Supporting Art in Hard Times (January 2010)

INDEPENDENT WEEKLY
Visual Art 
27 January 2010

SUPPORTING ART IN HARD TIMES: PLUS, A SHOW OF KEY TAR HEEL ARTISTS 
Prints for the people
By Dave Delcambre

American Realism from the WPA Era
Adam Cave Fine Art
Through Feb. 16

More than 200,000 works of art were produced under the auspices of the famed Depression-era Works Progress Administration. The WPA’s Federal Art Project (FAP) was founded in 1935 as an important plank of Franklin D. Roosevelt’s New Deal and remained in existence until 1943. Several works produced under this regime can be seen this month in a print show on view at Adam Cave Fine Art.

By government mandate, the WPA bore the challenge of establishing a conceptual framework for art that suited American culture. In other words, it needed to be democratic and accessible, rather than theoretical or elitist. Accordingly, the FAP program is especially known for the myriad public art projects it supported, such as murals and posters placed in post offices, schools, libraries, hospitals and other public settings .

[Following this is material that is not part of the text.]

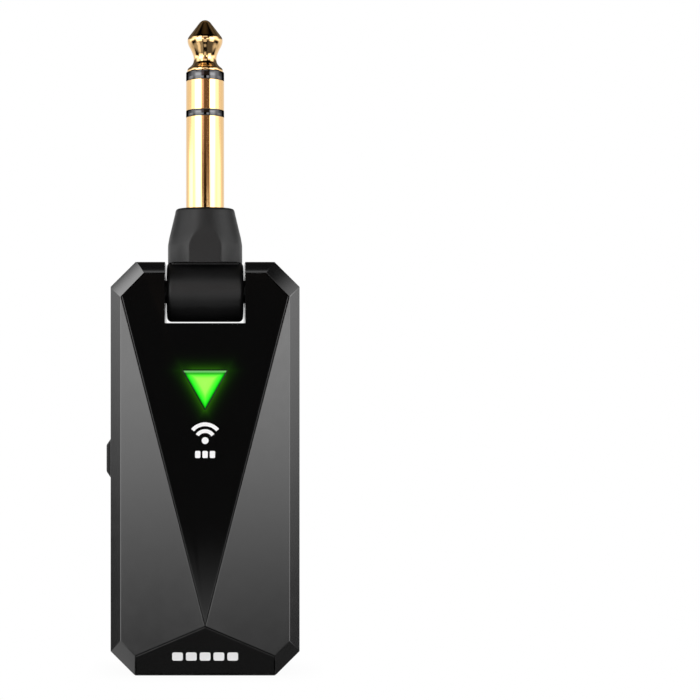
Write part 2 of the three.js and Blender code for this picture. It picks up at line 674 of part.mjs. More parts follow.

Less well known, however, is the large number of printmakers who participated in the program. Printmaking in the 1930s was an established popular form, and many viewers were already accustomed to handcrafted visual artwork. With this built-in audience in mind, the FAP began providing access to materials, presses, print workshop support and even educational assistance when needed. Printmaking is demanding, process-oriented and often a team effort; its resemblance to traditional guilds only aided the artists’ identification with their working-class subjects.

The printmakers found a kinship with workers who were struggling through the Depression. In this show, you can find images of a construction worker signaling a crane operator, steel workers riding a beam high above a New York skyline, a potter turning a bowl in the studio and farmers tending the rolling hills of their farmland. Well-known artists like Grant Wood, John Marin, Rockwell Kent and Thomas Hart Benton are represented, as well as less familiar names, such as Herschel Levit, Lawrence Kupferman and Reynold Weidenaar—whose image of a locomotive factory is jaw-dropping in its intricacy and line work and is, in fact, worth a visit by itself.

The show is timely with its overtones of WPA optimism situated within perilous economic times that echo our own—although today’s audiences might wonder where the optimism is now. Still, Raleigh is working to broaden the presence of art in the community, notably through its belated half-percent for public art initiative, which is already facing criticism in its association with the proposed $205 million Clarence E. Lightner Public Safety Center. Now is a time to consider what a show of Depression-era art has to tell us about the relationship between artists and their communities.

Back in the day, the FAP got it right. Would that today’s crisis were met with a similar largeness of spirit and purpose. Artists working today deserve the same assistance and opportunities provided in the Great Depression. The fact that we still celebrate the work of the WPA era shows what a worthwhile investment it was.